● **Given instruction**:
Each line that follows should be printed again exactly as it stands.

● **Available data**:
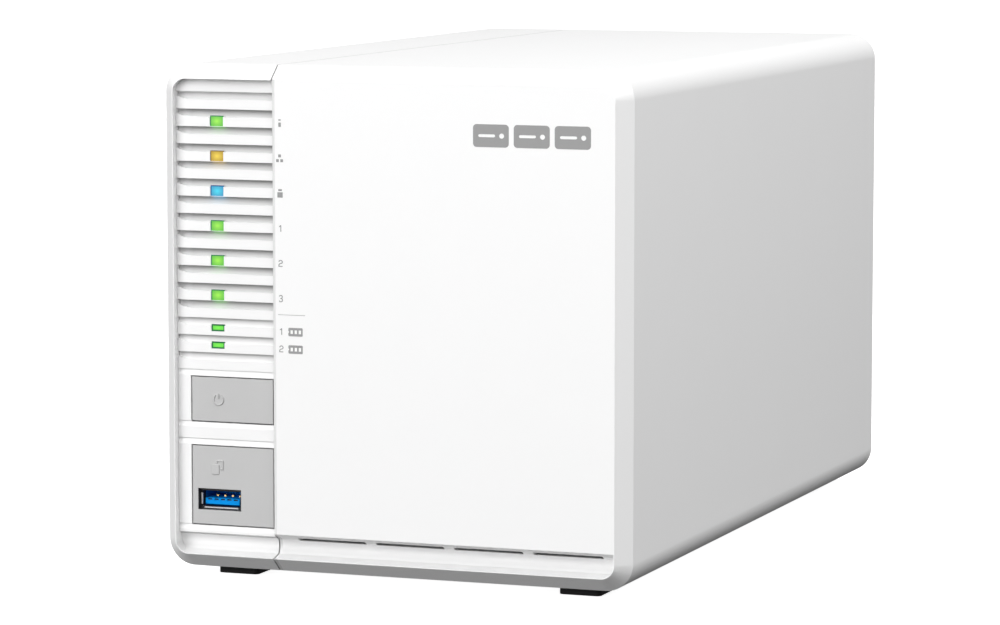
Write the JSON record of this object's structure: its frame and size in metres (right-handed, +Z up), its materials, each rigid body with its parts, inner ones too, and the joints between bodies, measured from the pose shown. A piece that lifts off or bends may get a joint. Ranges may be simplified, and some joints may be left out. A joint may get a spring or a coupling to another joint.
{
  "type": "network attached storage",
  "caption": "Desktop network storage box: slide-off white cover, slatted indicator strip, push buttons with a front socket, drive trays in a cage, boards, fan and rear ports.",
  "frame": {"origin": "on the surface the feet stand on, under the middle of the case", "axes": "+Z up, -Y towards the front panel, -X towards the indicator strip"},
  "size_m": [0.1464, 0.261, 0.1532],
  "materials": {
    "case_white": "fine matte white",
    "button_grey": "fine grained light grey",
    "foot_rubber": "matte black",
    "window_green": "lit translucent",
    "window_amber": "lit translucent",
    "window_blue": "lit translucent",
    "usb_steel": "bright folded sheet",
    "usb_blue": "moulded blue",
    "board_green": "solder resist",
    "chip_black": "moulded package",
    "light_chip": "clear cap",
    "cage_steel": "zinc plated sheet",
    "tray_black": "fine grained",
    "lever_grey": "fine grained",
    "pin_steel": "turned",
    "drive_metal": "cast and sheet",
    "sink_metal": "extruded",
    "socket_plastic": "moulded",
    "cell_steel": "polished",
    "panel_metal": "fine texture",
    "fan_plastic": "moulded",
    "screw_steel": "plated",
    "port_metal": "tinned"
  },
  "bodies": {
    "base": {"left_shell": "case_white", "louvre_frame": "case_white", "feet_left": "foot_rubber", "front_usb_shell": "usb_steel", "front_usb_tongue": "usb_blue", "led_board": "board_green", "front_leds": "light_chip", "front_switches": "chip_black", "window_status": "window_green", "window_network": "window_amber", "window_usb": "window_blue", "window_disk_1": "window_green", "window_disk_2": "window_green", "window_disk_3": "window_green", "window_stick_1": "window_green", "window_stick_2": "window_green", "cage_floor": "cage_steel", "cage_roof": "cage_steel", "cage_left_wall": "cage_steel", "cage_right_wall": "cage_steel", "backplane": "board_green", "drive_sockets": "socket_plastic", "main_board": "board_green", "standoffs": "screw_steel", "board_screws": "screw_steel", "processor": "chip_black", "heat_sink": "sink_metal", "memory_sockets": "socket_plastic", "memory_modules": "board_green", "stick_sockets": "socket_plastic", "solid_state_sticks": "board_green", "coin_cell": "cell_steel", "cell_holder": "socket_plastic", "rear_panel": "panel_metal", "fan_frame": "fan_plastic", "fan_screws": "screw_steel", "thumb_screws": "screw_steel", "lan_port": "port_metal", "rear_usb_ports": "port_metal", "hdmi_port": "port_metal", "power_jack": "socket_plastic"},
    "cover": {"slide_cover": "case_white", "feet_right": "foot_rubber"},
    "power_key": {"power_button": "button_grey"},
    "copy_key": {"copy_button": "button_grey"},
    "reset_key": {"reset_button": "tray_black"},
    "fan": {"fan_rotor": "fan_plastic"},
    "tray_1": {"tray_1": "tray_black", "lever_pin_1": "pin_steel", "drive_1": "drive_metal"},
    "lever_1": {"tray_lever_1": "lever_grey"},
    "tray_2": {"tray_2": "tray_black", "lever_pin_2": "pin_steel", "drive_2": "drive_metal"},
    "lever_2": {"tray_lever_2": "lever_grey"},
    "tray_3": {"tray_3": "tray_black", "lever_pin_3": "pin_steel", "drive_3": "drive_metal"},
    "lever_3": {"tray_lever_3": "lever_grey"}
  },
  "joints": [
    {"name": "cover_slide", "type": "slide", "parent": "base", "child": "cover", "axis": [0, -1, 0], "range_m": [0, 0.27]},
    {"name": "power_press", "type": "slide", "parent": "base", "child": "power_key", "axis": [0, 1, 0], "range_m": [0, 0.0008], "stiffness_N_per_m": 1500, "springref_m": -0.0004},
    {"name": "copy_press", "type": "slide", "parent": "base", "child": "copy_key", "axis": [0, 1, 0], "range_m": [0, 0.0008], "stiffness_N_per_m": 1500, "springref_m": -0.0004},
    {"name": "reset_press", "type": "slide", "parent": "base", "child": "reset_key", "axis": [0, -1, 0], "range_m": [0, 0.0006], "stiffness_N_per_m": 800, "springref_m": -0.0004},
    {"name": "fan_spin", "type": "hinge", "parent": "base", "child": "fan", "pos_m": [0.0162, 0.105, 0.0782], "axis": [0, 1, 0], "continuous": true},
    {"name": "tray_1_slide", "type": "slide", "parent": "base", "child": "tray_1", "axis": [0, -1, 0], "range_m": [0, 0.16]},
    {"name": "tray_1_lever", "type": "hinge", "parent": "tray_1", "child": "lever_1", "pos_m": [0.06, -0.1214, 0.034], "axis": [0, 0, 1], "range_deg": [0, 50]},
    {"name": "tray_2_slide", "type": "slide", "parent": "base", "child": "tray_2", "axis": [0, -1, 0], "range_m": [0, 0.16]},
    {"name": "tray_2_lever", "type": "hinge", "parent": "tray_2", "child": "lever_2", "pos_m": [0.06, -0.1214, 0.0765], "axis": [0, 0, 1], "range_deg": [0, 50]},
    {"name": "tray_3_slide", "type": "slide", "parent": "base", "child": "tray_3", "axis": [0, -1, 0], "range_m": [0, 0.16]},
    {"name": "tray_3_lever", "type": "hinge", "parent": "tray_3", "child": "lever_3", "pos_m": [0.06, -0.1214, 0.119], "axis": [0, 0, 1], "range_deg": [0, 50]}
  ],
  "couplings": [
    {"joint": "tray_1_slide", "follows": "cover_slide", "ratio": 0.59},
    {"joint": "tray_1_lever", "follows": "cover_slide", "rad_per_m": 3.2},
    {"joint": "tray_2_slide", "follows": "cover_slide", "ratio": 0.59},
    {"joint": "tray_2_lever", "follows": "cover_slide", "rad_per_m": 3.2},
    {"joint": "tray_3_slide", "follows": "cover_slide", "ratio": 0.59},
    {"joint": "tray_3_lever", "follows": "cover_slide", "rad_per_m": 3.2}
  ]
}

● **The answer**:
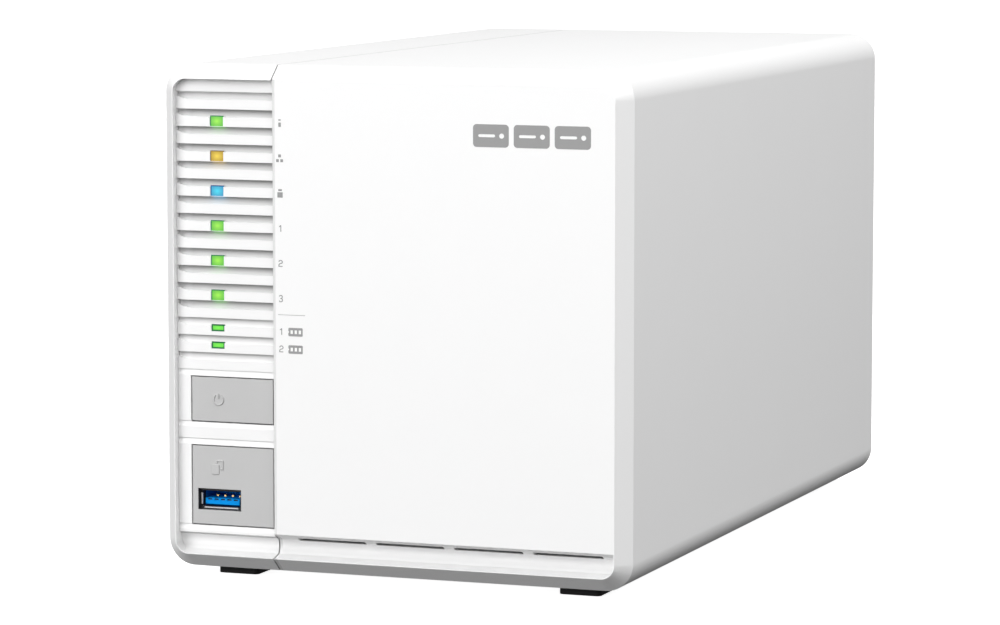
Write the JSON record of this object's structure: its frame and size in metres (right-handed, +Z up), its materials, each rigid body with its parts, inner ones too, and the joints between bodies, measured from the pose shown. A piece that lifts off or bends may get a joint. Ranges may be simplified, and some joints may be left out. A joint may get a spring or a coupling to another joint.
{
  "type": "network attached storage",
  "caption": "Desktop network storage box: slide-off white cover, slatted indicator strip, push buttons with a front socket, drive trays in a cage, boards, fan and rear ports.",
  "frame": {"origin": "on the surface the feet stand on, under the middle of the case", "axes": "+Z up, -Y towards the front panel, -X towards the indicator strip"},
  "size_m": [0.1464, 0.261, 0.1532],
  "materials": {
    "case_white": "fine matte white",
    "button_grey": "fine grained light grey",
    "foot_rubber": "matte black",
    "window_green": "lit translucent",
    "window_amber": "lit translucent",
    "window_blue": "lit translucent",
    "usb_steel": "bright folded sheet",
    "usb_blue": "moulded blue",
    "board_green": "solder resist",
    "chip_black": "moulded package",
    "light_chip": "clear cap",
    "cage_steel": "zinc plated sheet",
    "tray_black": "fine grained",
    "lever_grey": "fine grained",
    "pin_steel": "turned",
    "drive_metal": "cast and sheet",
    "sink_metal": "extruded",
    "socket_plastic": "moulded",
    "cell_steel": "polished",
    "panel_metal": "fine texture",
    "fan_plastic": "moulded",
    "screw_steel": "plated",
    "port_metal": "tinned"
  },
  "bodies": {
    "base": {"left_shell": "case_white", "louvre_frame": "case_white", "feet_left": "foot_rubber", "front_usb_shell": "usb_steel", "front_usb_tongue": "usb_blue", "led_board": "board_green", "front_leds": "light_chip", "front_switches": "chip_black", "window_status": "window_green", "window_network": "window_amber", "window_usb": "window_blue", "window_disk_1": "window_green", "window_disk_2": "window_green", "window_disk_3": "window_green", "window_stick_1": "window_green", "window_stick_2": "window_green", "cage_floor": "cage_steel", "cage_roof": "cage_steel", "cage_left_wall": "cage_steel", "cage_right_wall": "cage_steel", "backplane": "board_green", "drive_sockets": "socket_plastic", "main_board": "board_green", "standoffs": "screw_steel", "board_screws": "screw_steel", "processor": "chip_black", "heat_sink": "sink_metal", "memory_sockets": "socket_plastic", "memory_modules": "board_green", "stick_sockets": "socket_plastic", "solid_state_sticks": "board_green", "coin_cell": "cell_steel", "cell_holder": "socket_plastic", "rear_panel": "panel_metal", "fan_frame": "fan_plastic", "fan_screws": "screw_steel", "thumb_screws": "screw_steel", "lan_port": "port_metal", "rear_usb_ports": "port_metal", "hdmi_port": "port_metal", "power_jack": "socket_plastic"},
    "cover": {"slide_cover": "case_white", "feet_right": "foot_rubber"},
    "power_key": {"power_button": "button_grey"},
    "copy_key": {"copy_button": "button_grey"},
    "reset_key": {"reset_button": "tray_black"},
    "fan": {"fan_rotor": "fan_plastic"},
    "tray_1": {"tray_1": "tray_black", "lever_pin_1": "pin_steel", "drive_1": "drive_metal"},
    "lever_1": {"tray_lever_1": "lever_grey"},
    "tray_2": {"tray_2": "tray_black", "lever_pin_2": "pin_steel", "drive_2": "drive_metal"},
    "lever_2": {"tray_lever_2": "lever_grey"},
    "tray_3": {"tray_3": "tray_black", "lever_pin_3": "pin_steel", "drive_3": "drive_metal"},
    "lever_3": {"tray_lever_3": "lever_grey"}
  },
  "joints": [
    {"name": "cover_slide", "type": "slide", "parent": "base", "child": "cover", "axis": [0, -1, 0], "range_m": [0, 0.27]},
    {"name": "power_press", "type": "slide", "parent": "base", "child": "power_key", "axis": [0, 1, 0], "range_m": [0, 0.0008], "stiffness_N_per_m": 1500, "springref_m": -0.0004},
    {"name": "copy_press", "type": "slide", "parent": "base", "child": "copy_key", "axis": [0, 1, 0], "range_m": [0, 0.0008], "stiffness_N_per_m": 1500, "springref_m": -0.0004},
    {"name": "reset_press", "type": "slide", "parent": "base", "child": "reset_key", "axis": [0, -1, 0], "range_m": [0, 0.0006], "stiffness_N_per_m": 800, "springref_m": -0.0004},
    {"name": "fan_spin", "type": "hinge", "parent": "base", "child": "fan", "pos_m": [0.0162, 0.105, 0.0782], "axis": [0, 1, 0], "continuous": true},
    {"name": "tray_1_slide", "type": "slide", "parent": "base", "child": "tray_1", "axis": [0, -1, 0], "range_m": [0, 0.16]},
    {"name": "tray_1_lever", "type": "hinge", "parent": "tray_1", "child": "lever_1", "pos_m": [0.06, -0.1214, 0.034], "axis": [0, 0, 1], "range_deg": [0, 50]},
    {"name": "tray_2_slide", "type": "slide", "parent": "base", "child": "tray_2", "axis": [0, -1, 0], "range_m": [0, 0.16]},
    {"name": "tray_2_lever", "type": "hinge", "parent": "tray_2", "child": "lever_2", "pos_m": [0.06, -0.1214, 0.0765], "axis": [0, 0, 1], "range_deg": [0, 50]},
    {"name": "tray_3_slide", "type": "slide", "parent": "base", "child": "tray_3", "axis": [0, -1, 0], "range_m": [0, 0.16]},
    {"name": "tray_3_lever", "type": "hinge", "parent": "tray_3", "child": "lever_3", "pos_m": [0.06, -0.1214, 0.119], "axis": [0, 0, 1], "range_deg": [0, 50]}
  ],
  "couplings": [
    {"joint": "tray_1_slide", "follows": "cover_slide", "ratio": 0.59},
    {"joint": "tray_1_lever", "follows": "cover_slide", "rad_per_m": 3.2},
    {"joint": "tray_2_slide", "follows": "cover_slide", "ratio": 0.59},
    {"joint": "tray_2_lever", "follows": "cover_slide", "rad_per_m": 3.2},
    {"joint": "tray_3_slide", "follows": "cover_slide", "ratio": 0.59},
    {"joint": "tray_3_lever", "follows": "cover_slide", "rad_per_m": 3.2}
  ]
}